Our Secretary Tony shares his experience of lock-down.
Lockdown – how was it for me? Well, I’ve certainly not been bored & I’ve also not put on an extra stone, both of which, so I’ve read, seem to be characteristic of the current situation.
Maybe I’ve been lucky. We have quite a large garden & the spell of good weather has prompted my wife, who is the head gardener, to tackle the backlog of work that has been accumulating over recent years. That means that I, as garden labourer and freed from the chore of lawn mowing by the very dry weather, have been busy with saw, secateurs and mattock pruning bushes & rooting up saplings. Our garden waste bin has been ready for the council to empty every week.
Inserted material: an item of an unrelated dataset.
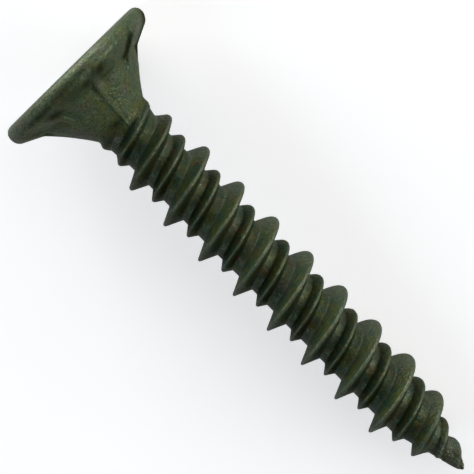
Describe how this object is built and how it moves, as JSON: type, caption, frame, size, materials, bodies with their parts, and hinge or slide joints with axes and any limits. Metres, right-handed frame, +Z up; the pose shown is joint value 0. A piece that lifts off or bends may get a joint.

Having had to cancel all our external commitments we’ve had plenty of time to choose from the cornucopia of plays, films, concerts and operas that is available online. I’ve been impressed by the ability of performers, particularly musicians, to creatively exploit technology and form performing groups of all shapes and sizes. The results have been impressive and very entertaining.
What, if anything has changed as a result of the lockdown? It has certainly forced me to examine the balance I try to maintain between external activities that I commit to and internal activities that I can enjoy at my own pace and time. My wife says that less rushing around meeting deadlines has been good for us both. The enemy, of course, is laziness – it would be easy just to stay in bed all day!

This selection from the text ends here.